University of Maryland political scientist David Karol said his historical review of trade legislation over time reveals an interesting switch in the positions of the two parties. Whereas in the nineteenth and early twentieth centuries, the Democrats were free traders and the Republicans were the protectionists, after World War II that began to change given the changing global economy. Today, Democrats favor a more protectionist position and Republicans are the free traders, and there has been tremendous continuity over the last half century. This was reflected in last year’s votes on three bilateral trade agreements with Panama, Colombia and South Korea when Republicans voted almost unanimously for them, while Democrats voted two-to-one against, even with a Democratic President. Karol also noted that the Senate tends to be more pro-trade than the House for a variety of reasons, though Senate Democrats are still less favorable to trade agreements than Republicans. Presidents, on the other hand, tend to promote greater trade with other countries, even Democratic presidents whose party and constituencies tend to be opposed. He noted that President Barack Obama, when he was a Senator, voted against trade agreements and in his presidential campaign vowed that if elected he would renegotiate the North American Free Trade Agreement (NAFTA). However, since becoming President he backed-off that pledge and is now carefully negotiating other agreements.
Timothy Reif, now general counsel in the Office of the U.S. Trade Representative, and a former trade counsel to Democrats on the House Ways and Means Committee, disagreed with Karol’s characterization of this president as more passive on trade than other presidents, citing a very active agenda including: getting the three free trade agreements passed last year in one day and moving forcefully now for their implementation; pursuing the Trans-Pacific Partnership talks toward agreement with Australia, New Zealand, Vietnam and other countries; and being more vigorous in bringing enforcement cases against other countries that violate international trade rules. Reif noted that the current U.S. Trade Representative, Ron Kirk, the former mayor of Dallas, didn’t like to have problems sitting around for more than four or five days when he was mayor, and he has brought that same approach to the trade office. Now, disputes that have been hanging around for four or five years are being resolved.
New York Times economics reporter Annie Lowrey cautioned against expecting much to happen on trade the rest of this year as the country moves into a presidential campaign season. “We won’t see movement on fast-track authority for the President,” even though the President’s trade representative says he will ask for it this year. Nor did she expect action on the President’s proposed consolidation of various trade agencies and functions in the Commerce Department, which she said is currently “a dog’s breakfast of agencies.” She noted that past presidential reorganizations have always promised improvements in government performance, but have not always lived up to their promise. The Export-Import Bank is up for reauthorization this year, but some conservative Republicans are resisting because they view it as “corporate welfare.” The President will continue to make progress on those trade matters which do not require approval by Congress, such as pushing for a doubling of U.S. exports and bringing enforcement actions against other countries. “Everybody loves exports because they mean selling our goods to other countries and that means more American jobs.”

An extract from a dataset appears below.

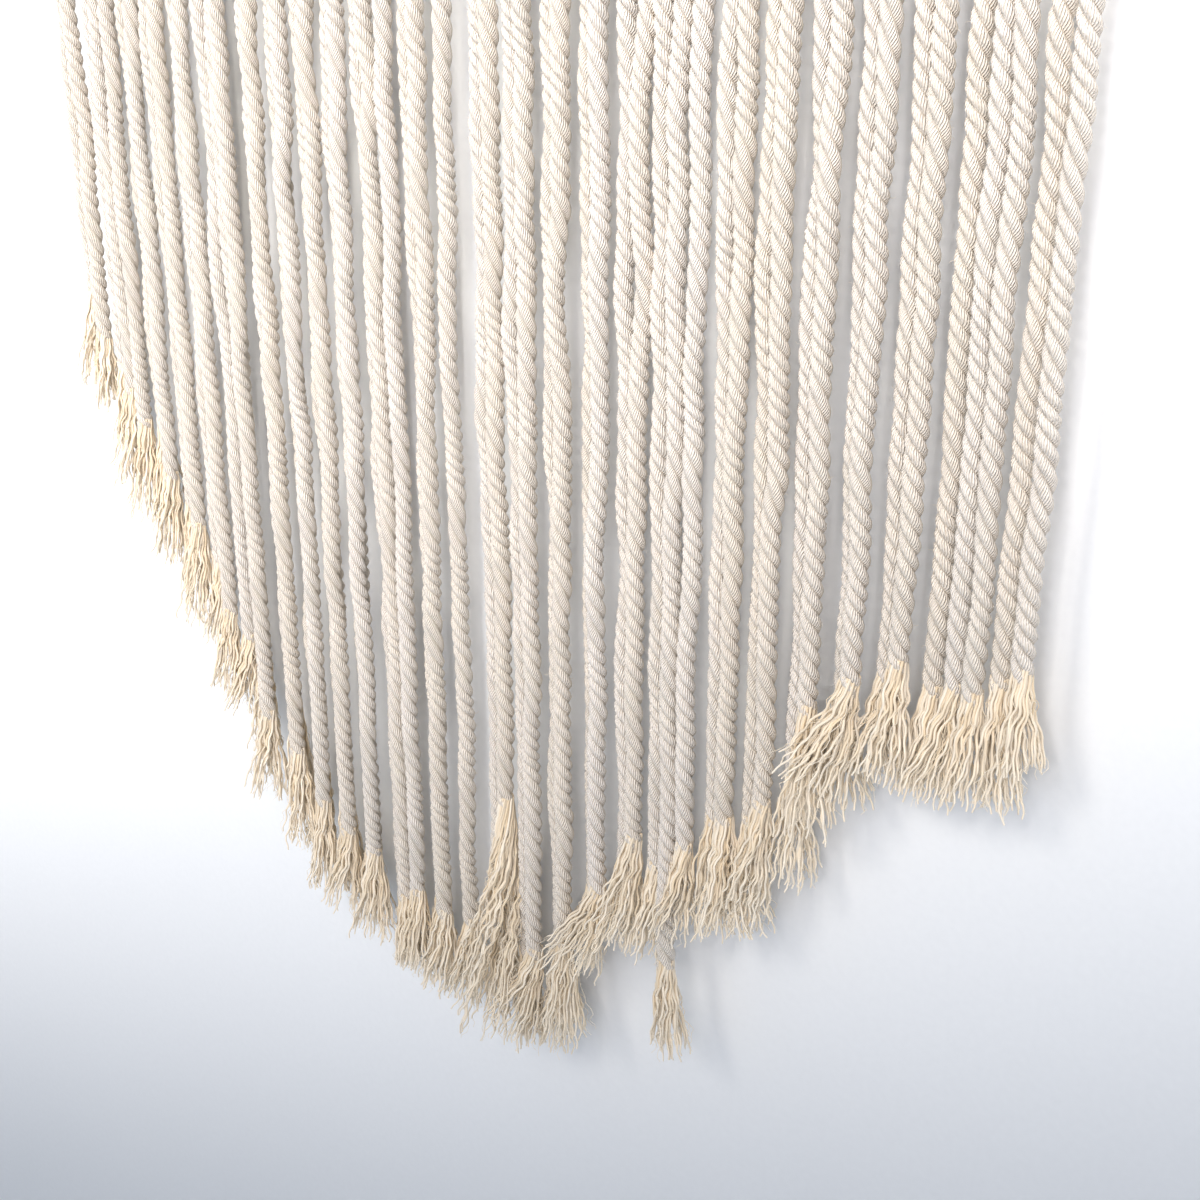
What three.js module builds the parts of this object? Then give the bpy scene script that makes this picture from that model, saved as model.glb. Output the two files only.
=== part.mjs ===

Thomas noted that imports also create jobs for Americans, and that the President’s talk about exports is political rhetoric to demonstrate he cares about “jobs, jobs, jobs.” Thomas said he favored greater trade coordination as opposed to the President’s proposed consolidation of trade functions. He agreed with Lowrey’s prediction that Congress will not likely act on fast-track trade authority for the President because it becomes a lightning rod for partisan controversy. If he could make one change, he said, it would be to give the President semi-permanent trade negotiating authority, subject to withdrawal by Congress only if he abuses it. Congress now loans that authority to the President because under the Constitution it has exclusive authority to regulate trade between nations and set tariffs. Thomas says the short-term extensions of fast-track authority only invite heated debates over its renewal, creating a lot if ill-will when Congress should be focusing instead on helping to shape the actual trade agreements. He said he thought his proposal could be accomplished without having to pass another law to terminate the authority--something the President would likely veto. However, a question was raised about whether Thomas’s proposal runs contrary to the Supreme Court’s 1983 decision in INS v. Chada that unilateral congressional rejection of executive authority or actions violates the Constitution’s “presentment clause” that requires that any change in law be presented to the President for his signature or veto.